The decision to move my sons was a rather painful one but it had to be done. The final straw was drawn when the Reproductive Health Act of 2012 known as the RH Law passed in congress. As early as 2008 fourteen Ateneo faculty members from the social science and theology departments signed a letter dissenting from the Church’s opposition to the then, Reproductive Health bill (they didn’t care about the fact that they were employed in a Jesuit-run university that has a Catholic mandate to adhere to Catholic teaching on sexual morality). Without going into details and timeline of events regarding this bill, by 2012, the number of dissenting Ateneo faculty had swelled to about 200 (the majority actually) with other Catholic school faculty members joining their ranks.

Since 1999 I had been active in the pro-life and Catholic apologetics apostolate and my children have always known my position with regard to the Church’s teachings especially on sexual morality. When this bill was reactivated in 2010 at the start of the term of the current president, some of the first to come out in support of this, aside from the faculty of the ADMU I had already mentioned above, were a few big-shot and influential Jesuit priests, Fr. Joaquin Bernas (one time dean of the Ateneo Law school) and Fr. Joel Tabora (President of Ateneo de Davao and currently with CEAP). I had written about them in previous posts: here and here. Fr. Bernas is trained in the art of double-speak when it comes to dissenting to church teaching while Fr. Tabora hosts a group in his kingdom in Davao, called C4RH (my previous post here) a group that has been proscribed by the CBCP.

A Mere Slap on the Wrist

The move of the majority of these faculty of the Ateneo de Manila was scandalous to the Bishops of the Philippines and to all faithful Catholics, primarily because the Ateneo is a Catholic University and many of the bishops themselves were at the forefront of the battle against, what was in disguise, a foreign-dictated population control bill that would set the stage for legalized abortion in the Philippines (everyone in the pro-life movement knew this but for some reason the ADMU Jesuits didn’t care). Ateneo president Fr. Jett Villarin tried to do damage control for what their faculty members had done. He came out with a letter about the incident, which to us in the pro-life movement was nothing more than a slap on the wrist, a mild reprimand if at all. But it was too little and too late and perhaps that was the best that the ADMU administration could do given that many of the Jesuits themselves were not entirely opposed to or worse as mentioned above, even supportive of the bill. The damage had been done, the act was not condemned as it should and so the final nail in the coffin had been placed with the help of no less than two prominent priests of their own order and the majority of this Catholic university’s faculty. Some bishops called for the stripping of the ADMU’s “Catholic” status and some called for the removal and resignation of those dissenters but none of these would happen. The faculty members defended their dissent by explaining that the letter they signed was an expression of their individual beliefs and did not necessarily represent the school they taught in (the Jesuit administrators used this same reason apart from the “academic freedom” card, sigh). It escapes me how any sincere and intellectually honest university administrator can accept the excuse of “individual belief” when the opening line in their letter of dissent was, “We, the undersigned individual faculty of the Ateneo de Manila University, declare our strong support for House Bill 4244,…” If I were working for the Coca-Cola Company and came out in print and wrote, “I, the undersigned individual, an employee of the Coca-Cola Company, declare my strong support to Pepsi Cola in their campaign to determine which is the best cola…” does anyone in their right mind think I would still have my job the next day? The letter of reprimand that Fr. Villarin of the ADMU came out with was merely a token and it was flimsy, unconvincing and intellectually dishonest!

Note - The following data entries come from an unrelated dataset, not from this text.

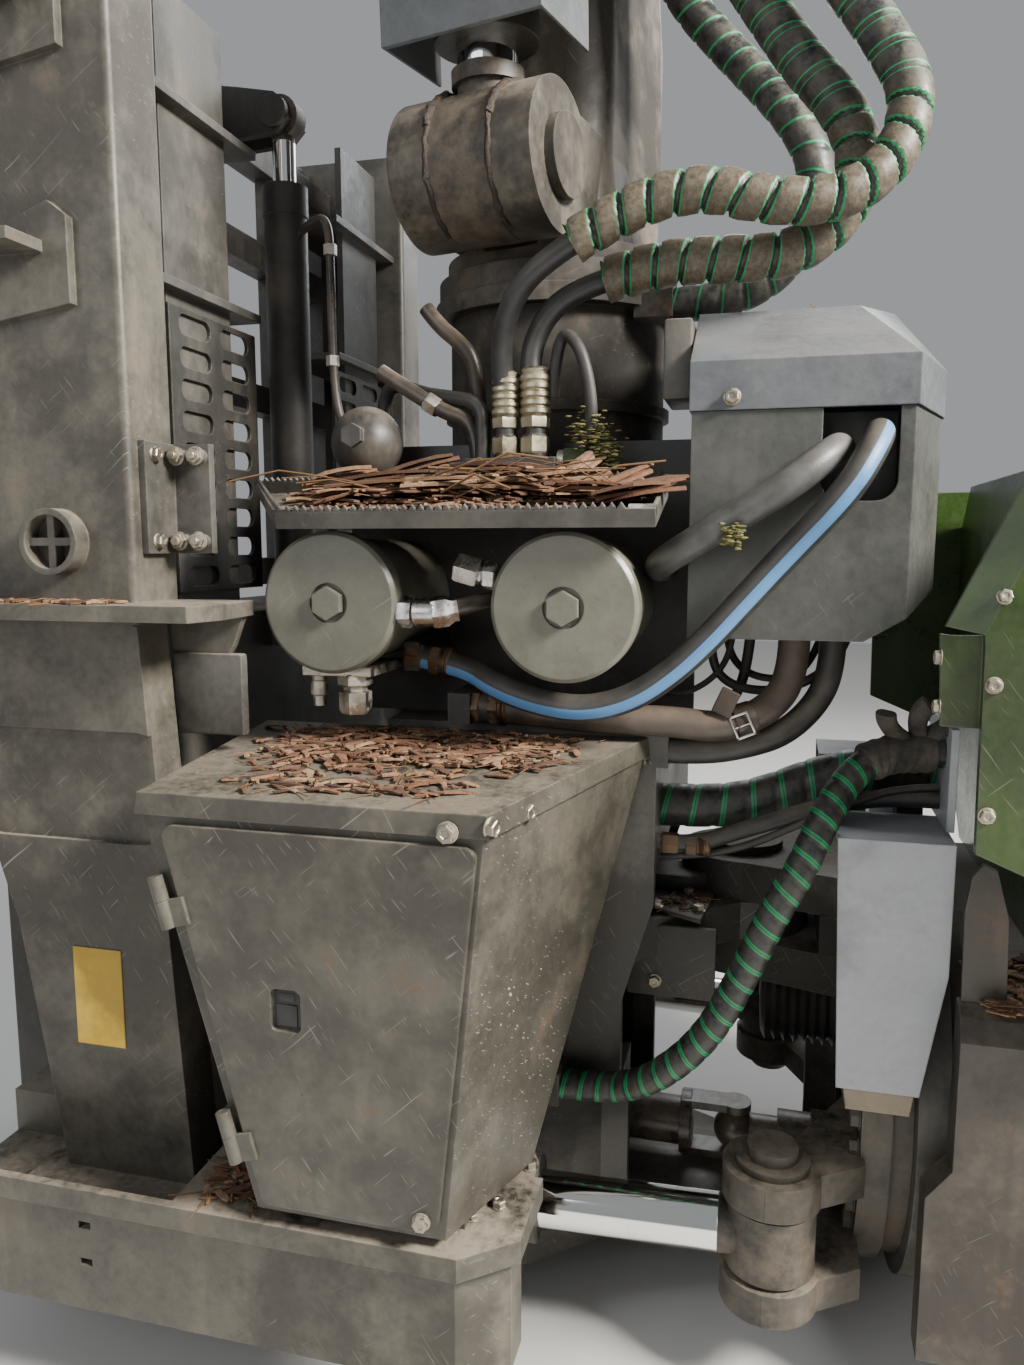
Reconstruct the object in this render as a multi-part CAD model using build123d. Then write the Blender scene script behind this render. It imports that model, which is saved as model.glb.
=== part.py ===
"""Centre section of a forestry forwarder: rear frame head, load gate front, crane foot,
articulated joint and the stub of the front frame. Sizes are in millimetres.

The origin is the middle of the rear frame's end plate. +X points to the front of the
machine, +Y to its left side and +Z up. Pieces that come in pairs are made for the right
side (negative Y) and mirrored. Pairs of numbers are (low, high) unless a comment says more.
"""

from build123d import *
import math
import os

os.makedirs("parts", exist_ok=True)

# Fits shared by all pieces
FACE_GAP = 0.5
PIN_CLEARANCE = 0.05
CUT = 1.0

# Rear frame beam and head
BEAM_LENGTH = 720.0
FRAME_HALF = 290.0
FRAME_WALL = 20.0
FRAME_INNER = FRAME_HALF - FRAME_WALL
FRAME_TOP = 250.0
FRAME_BOTTOM = -240.0
HEAD_BACK = BEAM_LENGTH - 30.0
HEAD_FRONT_TOP = 1084.0
HEAD_FRONT_MID = 1040.0
HEAD_TOP = 500.0
HEAD_MID_Z = 100.0
HEAD_TAPER_TOP = -30.0
HEAD_TAPER_X = (900.0, 1000.0)
HEAD_TAPER_Y = (-200.0, -190.0)
HOSE_PLATE_LOW = 300.0

# Steering axis and its ears
STEER_X = 1200.0
EAR_RADIUS = 105.0
EAR_ROOT_X = 1010.0
LUG_RADIUS = 100.0
UPPER_EAR = (140.0, 200.0)
LOWER_EAR = (-340.0, -300.0)
LUG_THICKNESS = 62.0
LOWER_LUG_THICKNESS = 45.0
LUG_ROOT = 150.0
LUG_WEB_HALF = 140.0
LUG_WEB_GAP = 12.0
LOWER_WEB_Y = (-150.0, -118.0)
LOWER_WEB_TOP = -120.0
HINGE_PIN_RADIUS = 45.0
HINGE_CAP_RADIUS = 62.0
HINGE_CAP_HEIGHT = 14.0
HINGE_FOOT_CAP = 8.0

# Roll bearing between the joint casting and the front frame
ROLL_Z = -50.0
FLANGE_RADIUS = 318.0
FLANGE_X = (1372.0, 1412.0)
FLANGE_HOLE_DROP = 190.0
FLANGE_HOLE_RADIUS = 85.0
BEARING_X = (1412.0, 1440.0)
BEARING_RADIUS = 306.0
BEARING_BORE = 235.0
HOUSING_X = (BEARING_X[1] + FACE_GAP, 1482.0)
HOUSING_RADIUS = 334.0
HOUSING_NECK = 314.0
HOUSING_BORE = 240.0

# Shrouds beside the joint, pad stacks and the hose bulkhead
SHROUD_OUT = 345.0
SHROUD_SHEET = 6.0
SHROUD_X = (1323.0, 1464.0)
SHROUD_TOP = 382.0
SHROUD_STEP = 210.0
SHROUD_FOOT = 43.0
SHROUD_FOOT_X = (1334.0, 1437.0)
SHROUD_IN = 200.0
SHROUD_END_IN = 240.0
STAY_X = (1376.0, 1408.0)
STAY_INNER = (-230.0, -200.0)
STAY_INNER_LOW = 120.0
STAY_OUTER_Z = (60.0, 76.0)
PAD_COUNT = 4
PAD_THICKNESS = 7.0
PAD_X = (1344.0, 1430.0)
PAD_WIDTH = 34.0
BULKHEAD_X = 1458.0
BULKHEAD_THICKNESS = 10.0
BULKHEAD_Y = (-300.0, -120.0)
BULKHEAD_Z = (386.0, 520.0)
BULKHEAD_ARM = (-170.0, -120.0)

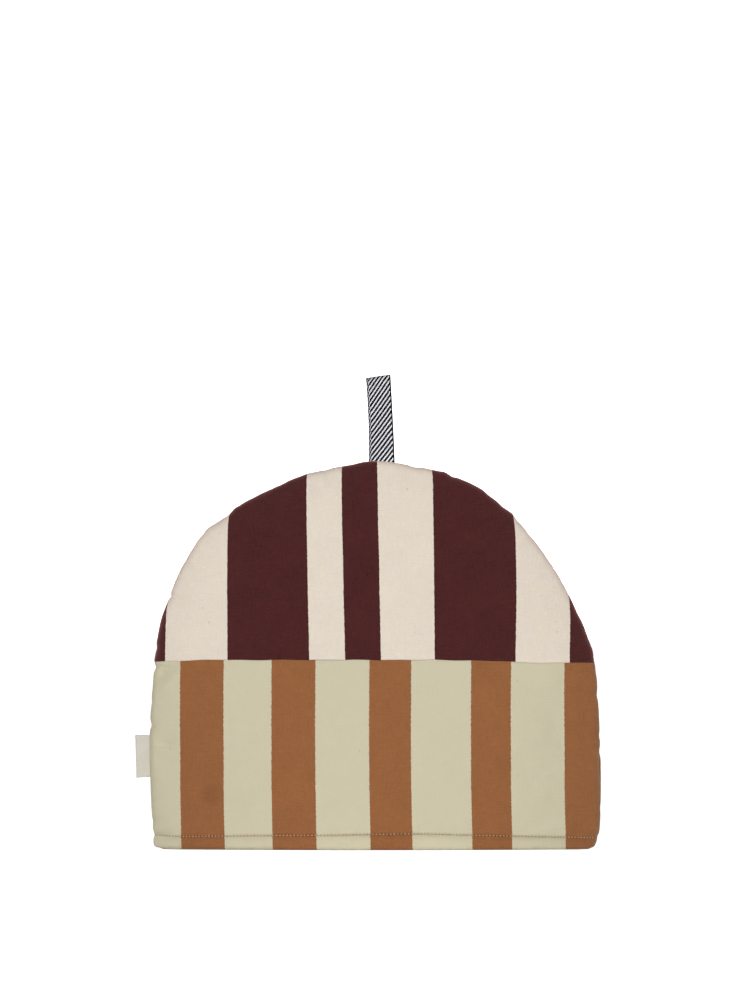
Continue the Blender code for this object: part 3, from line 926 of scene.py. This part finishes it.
def band_striped_cotton():
    """The band's cloth with painted shade in its needle holes, and with the darker place on the front.
    """
    material = striped_cotton(
        "band_striped_cotton", (SAGE, BROWN), BAND_STRIPES, BAND_STRIPE_LEAN, BAND_STRIPE_BOW,
        ragged_by=0.0004, flecks=0.08, sheen=0.40, tint=(1.0, 0.84, 0.60)
    )
    tree = material.node_tree
    # painted shade at each needle hole along the row of stitches
    row = parts_of(tree, map_place(tree, "stitch_row"))
    turn = maths(tree, "SUBTRACT", maths(tree, "FRACT", row["X"]), 0.5)
    along = maths(tree, "MULTIPLY", turn, STITCH_PITCH)
    darkened(material, soft_spot(tree, along, row["Y"], NEEDLE_HOLE_SHADE_RADIUS, NEEDLE_HOLE_PAINTED_SHADE))
    place = parts_of(tree, tree.nodes.new("ShaderNodeTexCoord").outputs["Object"])
    across = maths(tree, "SUBTRACT", place["X"], BODY_MIDDLE + MARK_ACROSS)
    upward = maths(tree, "SUBTRACT", place["Z"], MARK_HEIGHT)
    mark = soft_spot(tree, across, upward, MARK_RADIUS, MARK_DARK)
    darkened(material, maths(tree, "MULTIPLY", mark, maths(tree, "LESS_THAN", place["Y"], 0.0)))
    return material


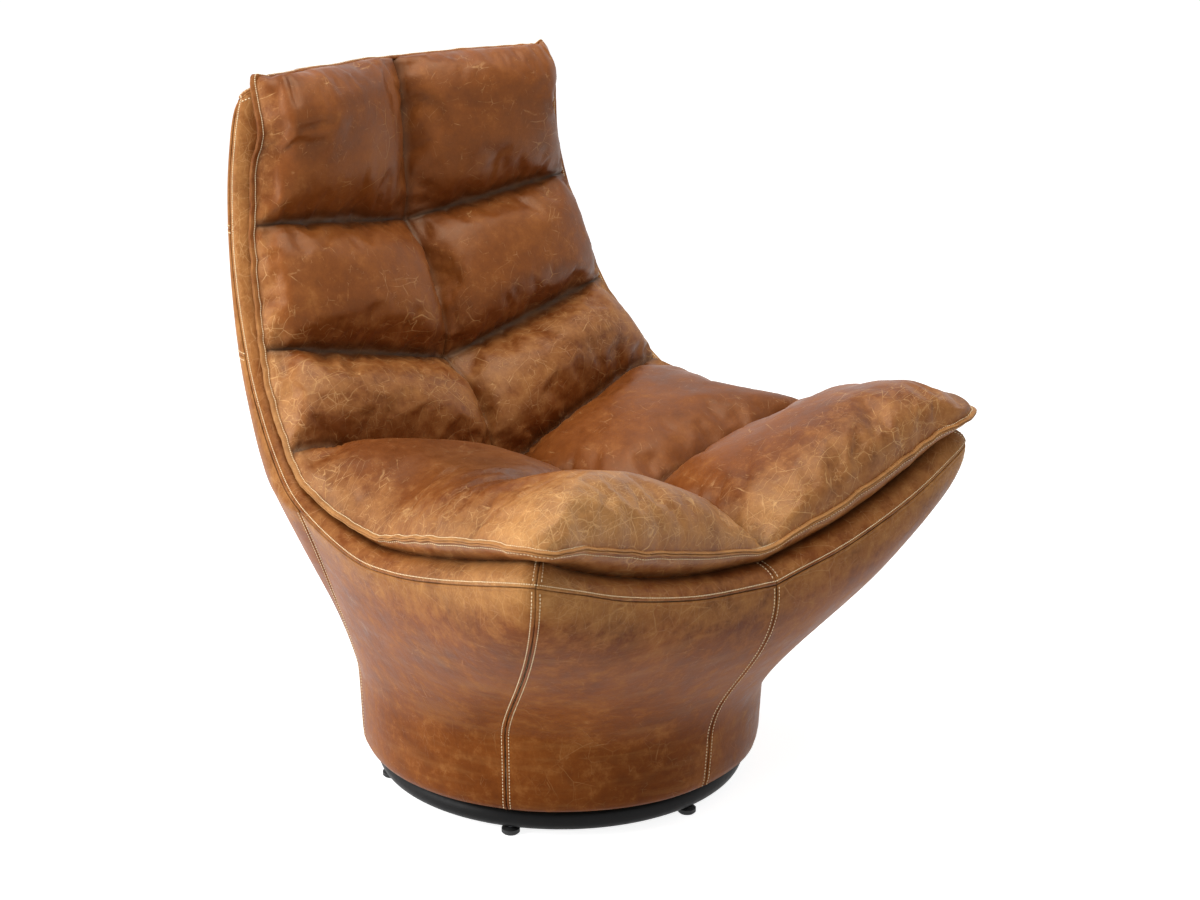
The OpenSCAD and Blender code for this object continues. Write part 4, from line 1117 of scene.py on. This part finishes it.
def choose(tree, asLit, asSeen, output):  # one shader for light on the chair, one for what is seen
    pick = tree.nodes.new("ShaderNodeMixShader")
    tree.links.new(directRays(tree), pick.inputs[0])
    tree.links.new(asLit.outputs[0], pick.inputs[1])
    tree.links.new(asSeen.outputs[0], pick.inputs[2])
    tree.links.new(pick.outputs[0], tree.nodes[output].inputs["Surface"])


def whiteWorld():
    world = bpy.data.worlds.new("studio")
    bpy.context.scene.world = world
    world.use_nodes = True
    tree = world.node_tree
    lit, white = tree.nodes["Background"], tree.nodes.new("ShaderNodeBackground")
    lit.inputs["Color"].default_value = white.inputs["Color"].default_value = (1, 1, 1, 1)
    lit.inputs["Strength"].default_value = studio["world"]
    white.inputs["Strength"].default_value = 1.0
    choose(tree, lit, white, "World Output")


def addSoftbox(name):
    lamp = bpy.data.lights.new(name + "_softbox", "AREA")
    lamp.shape = "RECTANGLE"
    lamp.size, lamp.size_y = studio[name]["size"]
    lamp.energy = studio[name]["power"]
    softbox = bpy.data.objects.new(name + "_softbox", lamp)
    bpy.context.scene.collection.objects.link(softbox)
    softbox.location = studio[name]["place"]
    look = Vector(studio["aim"]) - softbox.location
    softbox.rotation_euler = look.to_track_quat("-Z", "Y").to_euler()


def floorPaint():
    paint = bpy.data.materials.new("pale_floor")
    paint.use_nodes = True
    tree = paint.node_tree
    pale = tree.nodes["Principled BSDF"]
    pale.inputs["Base Color"].default_value = studio["floor"]
    pale.inputs["Roughness"].default_value = 0.9
    pale.inputs["Specular IOR Level"].default_value = 0.1
    glow = tree.nodes.new("ShaderNodeEmission")
    glow.inputs["Strength"].default_value = studio["floorGlow"]
    glowing = tree.nodes.new("ShaderNodeAddShader")
    tree.links.new(pale.outputs[0], glowing.inputs[0])
    tree.links.new(glow.outputs[0], glowing.inputs[1])
    choose(tree, pale, glowing, "Material Output")
    return paint


whiteWorld()
for name in ("left", "top", "front"):
    addSoftbox(name)

bm = bmesh.new()
bmesh.ops.create_grid(bm, x_segments=1, y_segments=1, size=studio["floorSize"])
floorMesh = bpy.data.meshes.new("studio_floor")
bm.to_mesh(floorMesh)
bm.free()
floorMesh.materials.append(floorPaint())
studioFloor = bpy.data.objects.new("studio_floor", floorMesh)
bpy.context.scene.collection.objects.link(studioFloor)

bpy.context.scene.view_settings.view_transform = "Standard"
print("scene ready")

I thought to myself, my God, if they can condone this kind of behavior in the ranks of their faculty in college, what kind of Catholics did they hope to produce? While I was sending my sons there becuase of their excellent academic and sports program, I did so primarily because of its Catholic status, but after this incident, I was not so sure anymore. I now realize that the diminishing Catholic identity of the Ateneo has been festering for many years. It seems that the average Ateneo student is a minimally sacramentalized and not-at-all catechized student. The faith formation in primary/elementary and high school is replete with vague generalities about the Christian faith. It is as though they are formed in a generic form of Christianity with very little Catholic identity infused. It is no wonder then that many of their graduates who enter their college become agnostic or even atheists and are easily swayed to support dissent to Catholic church teaching on sexual morality by faculty who remain untouchable (or maybe even covertly supported) by the administration. The ADMU has become secularized like many of the Jesuit-run schools in the United States and I could no longer see any future for my sons there. At this point, my wife and I agreed that the Ateneo would no longer receive a single cent of our hard-earned money, not that they would notice the reduction in their bank accounts. After deciding on the move, I once again consulted the same priest-friend I had done so six years prior and this time, knowing the events that have transpired, he told me that it may be better to move them.

It has been almost three years since we transferred our sons and I have no regrets on our decision. However, having grown up in that school and formed close friendships there, I still hope that one day, the ADMU may find its way back into producing men and women who will have some filial loyalty to the Church but this won’t happen until the very Jesuits running the University realize how far off the road they have strayed. Until changes in the faculty hiring process are made in conformity with Ex Corde Eccelsiae the ADMU will continue to produce men for others but not necessarily men for Christ. Please pray for the Ateneo and the Jesuits.